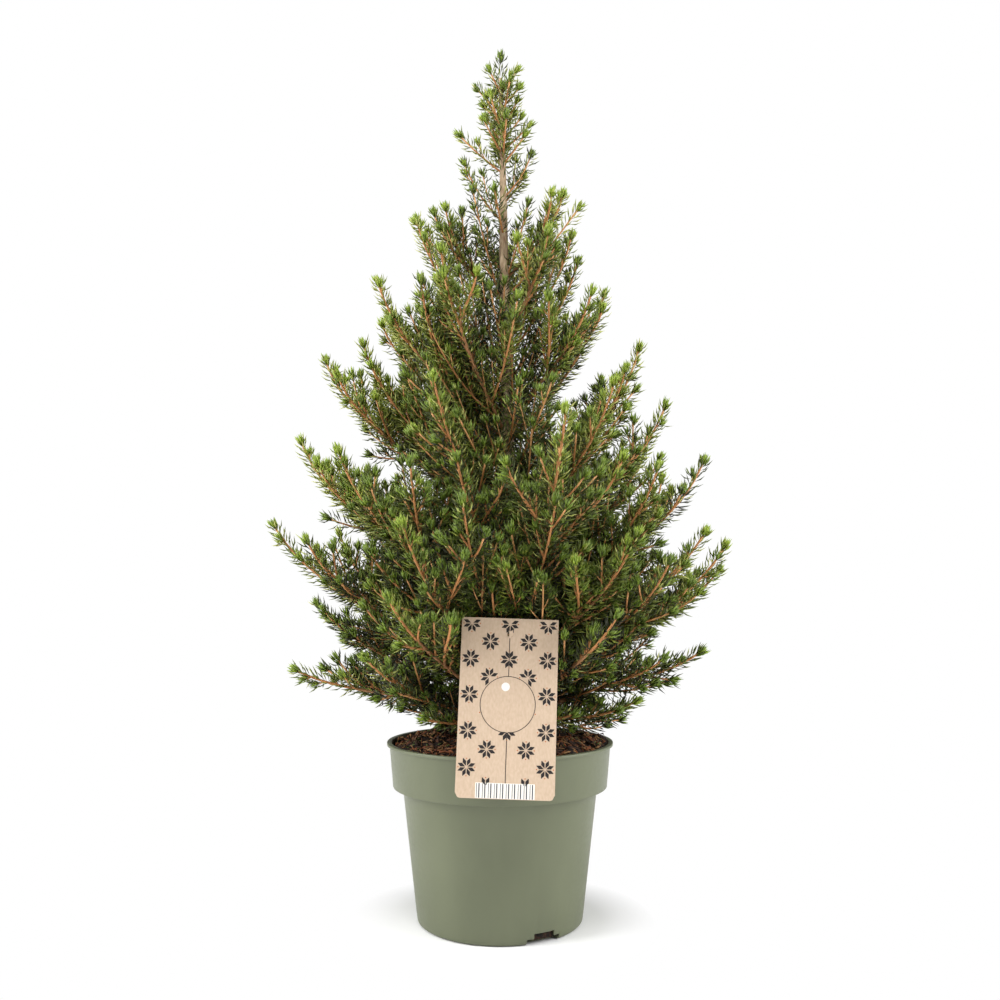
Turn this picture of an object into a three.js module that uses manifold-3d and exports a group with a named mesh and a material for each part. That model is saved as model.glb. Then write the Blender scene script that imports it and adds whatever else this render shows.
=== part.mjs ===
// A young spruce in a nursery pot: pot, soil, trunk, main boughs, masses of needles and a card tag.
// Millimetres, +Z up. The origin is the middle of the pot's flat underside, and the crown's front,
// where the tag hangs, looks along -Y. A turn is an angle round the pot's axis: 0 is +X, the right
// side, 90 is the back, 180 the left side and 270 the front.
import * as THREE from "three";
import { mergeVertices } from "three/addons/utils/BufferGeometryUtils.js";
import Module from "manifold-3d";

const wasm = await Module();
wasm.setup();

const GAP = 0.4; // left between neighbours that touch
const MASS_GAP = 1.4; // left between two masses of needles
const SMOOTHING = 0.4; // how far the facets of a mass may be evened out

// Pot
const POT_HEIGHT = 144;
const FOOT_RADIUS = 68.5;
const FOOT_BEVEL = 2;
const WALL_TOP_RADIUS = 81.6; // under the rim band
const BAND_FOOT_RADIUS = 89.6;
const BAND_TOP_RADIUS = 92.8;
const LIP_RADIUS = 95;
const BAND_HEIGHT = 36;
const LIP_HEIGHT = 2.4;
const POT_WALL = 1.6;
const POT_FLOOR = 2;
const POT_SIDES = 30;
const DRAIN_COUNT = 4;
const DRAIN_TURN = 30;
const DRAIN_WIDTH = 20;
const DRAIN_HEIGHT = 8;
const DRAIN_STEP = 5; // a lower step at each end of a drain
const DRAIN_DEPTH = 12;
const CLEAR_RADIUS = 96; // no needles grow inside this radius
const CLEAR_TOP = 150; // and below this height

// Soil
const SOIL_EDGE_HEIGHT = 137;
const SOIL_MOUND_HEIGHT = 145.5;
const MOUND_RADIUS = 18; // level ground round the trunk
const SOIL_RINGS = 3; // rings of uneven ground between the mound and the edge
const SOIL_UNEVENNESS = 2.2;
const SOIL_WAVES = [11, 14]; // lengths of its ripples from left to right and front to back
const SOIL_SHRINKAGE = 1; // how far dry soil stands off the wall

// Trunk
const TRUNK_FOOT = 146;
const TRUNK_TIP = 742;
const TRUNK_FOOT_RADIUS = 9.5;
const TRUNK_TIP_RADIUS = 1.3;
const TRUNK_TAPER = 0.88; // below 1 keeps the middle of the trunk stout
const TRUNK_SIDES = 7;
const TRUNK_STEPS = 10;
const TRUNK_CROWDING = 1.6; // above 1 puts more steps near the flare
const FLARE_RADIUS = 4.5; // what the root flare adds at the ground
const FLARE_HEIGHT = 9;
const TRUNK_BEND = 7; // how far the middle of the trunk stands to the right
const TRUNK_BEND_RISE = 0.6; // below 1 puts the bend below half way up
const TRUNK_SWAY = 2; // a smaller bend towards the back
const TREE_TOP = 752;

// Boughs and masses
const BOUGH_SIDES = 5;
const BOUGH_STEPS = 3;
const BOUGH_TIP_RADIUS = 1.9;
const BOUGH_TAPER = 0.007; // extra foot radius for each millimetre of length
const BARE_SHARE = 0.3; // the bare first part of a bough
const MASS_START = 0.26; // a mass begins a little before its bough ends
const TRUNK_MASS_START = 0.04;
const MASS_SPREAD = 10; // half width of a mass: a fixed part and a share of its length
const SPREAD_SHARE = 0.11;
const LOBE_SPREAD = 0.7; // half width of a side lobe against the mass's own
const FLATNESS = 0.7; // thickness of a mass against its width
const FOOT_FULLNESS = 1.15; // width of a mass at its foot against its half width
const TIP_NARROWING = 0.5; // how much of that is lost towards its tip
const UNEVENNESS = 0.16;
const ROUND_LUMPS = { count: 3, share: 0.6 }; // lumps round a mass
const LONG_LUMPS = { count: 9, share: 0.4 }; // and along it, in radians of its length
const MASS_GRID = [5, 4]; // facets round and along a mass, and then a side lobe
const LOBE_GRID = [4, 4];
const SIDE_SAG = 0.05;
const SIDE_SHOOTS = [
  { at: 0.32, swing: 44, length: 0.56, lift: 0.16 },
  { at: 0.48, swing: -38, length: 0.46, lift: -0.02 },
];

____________

Directions for this task
Track down the lines that include the word "adds" and copy them.

Answer to this exercise
Turn this picture of an object into a three.js module that uses manifold-3d and exports a group with a named mesh and a material for each part. That model is saved as model.glb. Then write the Blender scene script that imports it and adds whatever else this render shows.
const FLARE_RADIUS = 4.5; // what the root flare adds at the ground